SCMP -24 March 2012
The Environmental Protection Department’s Elvis Au keeps saying that plasma arc technology is suitable for incinerating only small amounts of highly toxic waste matter and therefore Hong Kong should proceed with its plans for a traditional mass-burn incinerator on Shek Kwu Chau.
Yet the more he says it, the more we keep falling over evidence to the contrary. The Manila Bulletin recently ran a story saying that Houston-based Quantum International and the City of Surigao in Mindanao had extended plans for a small plasma arc waste-energy plant to one that would gobble up 5,000 tonnes of municipal solid waste a day and produce 5,000 megawatts of electricity for the province.

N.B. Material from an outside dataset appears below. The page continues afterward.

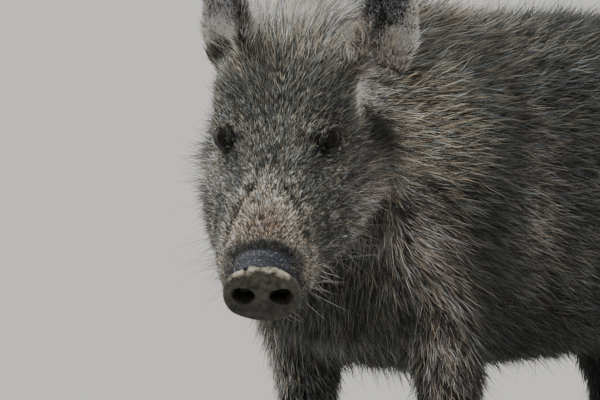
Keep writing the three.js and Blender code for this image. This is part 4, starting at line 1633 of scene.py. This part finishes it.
def make_whiskers():
    skin_tree = BVHTree.FromObject(skin, bpy.context.evaluated_depsgraph_get())
    vertices, faces, alongs, pales, patches = [], [], [], [], []
    for root, aim, sag, length, thick, pale in (*whisker_roots(skin_tree), *lash_roots()):
        places, quads, along = bristle(root, aim, sag, length, thick)
        first = len(vertices)
        vertices += places
        faces += [[first + i for i in quad] for quad in quads]
        alongs.append(along)
        pales.append(np.full(len(along), pale))
        turn = (math.atan2(root[0], root[2] - HEAD_AXIS) / (2 * math.pi)) % 1.0
        at = np.array((turn, root[1] / HEAD_LENGTH_IN_BAKE))
        patch = PATCH * np.stack((np.arange(len(along)) % 4 / 3 - 0.5, along - 0.5), 1)
        patches.append(UV_MARGIN + (1 - 2 * UV_MARGIN) * at + patch)
    obj = mesh_object("whiskers", from_head(np.array(vertices)), faces)
    mesh = obj.data
    store(mesh, "along", np.concatenate(alongs))
    store(mesh, "pale", np.concatenate(pales))
    layer = mesh.uv_layers.new(name="OFBake")
    places = np.concatenate(patches)[corner_vertices(mesh)]
    layer.data.foreach_set("uv", places.astype(np.float32).ravel())
    with editing(mesh) as work:
        bmesh.ops.recalc_face_normals(work, faces=work.faces)
    mesh.materials.append(whisker_finish())
    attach(obj, "root")


def whisker_finish():
    material, w, shader = new_material("black_to_silver_whisker", {"Roughness": 0.4})
    along = w.stored("along")
    pale = w.stored("pale")
    silvered = w.times(pale, w.span(along, 0.12, 0.45))
    w.join(shader.inputs["Base Color"], w.mix(silvered, "#1b1714", "#e4dfd5"))
    return material


make_whiskers()


# Floor, light and finish --------------------------------------------------------------------------


FLOOR_REACH = 60
FLOOR_COLOUR, SKY_COLOUR, SKY_STRENGTH = (0.46, 0.45, 0.435, 1), (0.80, 0.79, 0.77, 1), 0.9
LIGHT_ENERGY, LIGHT_ANGLE, LIGHT_FROM = 3.2, math.radians(28), (-0.35, -0.50, 1.0)


def studio():
    """A plain pale floor, an even pale sky and one high soft light."""
    r = FLOOR_REACH
    corners = [(-r, -r, 0), (r, -r, 0), (r, r, 0), (-r, r, 0)]
    floor = mesh_object("floor", corners, [(0, 1, 2, 3)])
    constants = {"Base Color": FLOOR_COLOUR, "Roughness": 1.0}
    floor.data.materials.append(new_material("pale_floor", constants)[0])
    world = bpy.data.worlds.new("studio")
    world.use_nodes = True
    sky = world.node_tree.nodes["Background"].inputs
    sky["Color"].default_value, sky["Strength"].default_value = SKY_COLOUR, SKY_STRENGTH
    bpy.context.scene.world = world
    data = bpy.data.lights.new("high_soft_light", "SUN")
    data.energy, data.angle = LIGHT_ENERGY, LIGHT_ANGLE
    lamp = placed("high_soft_light", data)
    lamp.rotation_euler = Vector(LIGHT_FROM).to_track_quat("Z", "Y").to_euler()


studio()

bpy.context.view_layer.update()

The hope is that by 2014 there will be 10 plasma arc facilities producing 13,000 megawatts of electricity a day. Earlier this month, Quantum announced it had signed preliminary agreements in China to build the largest plasma waste-energy plant in the world, without giving details.
Hopefully, Legislative councillors will next week be able to persuade the EPD to explain why a plasma arc incinerator is unsuitable for Hong Kong, when they are mushrooming all over the world.
The suspicion is that the attraction of the toxin-producing incinerator is the billions of dollars that will go to construction firms to enlarge the island.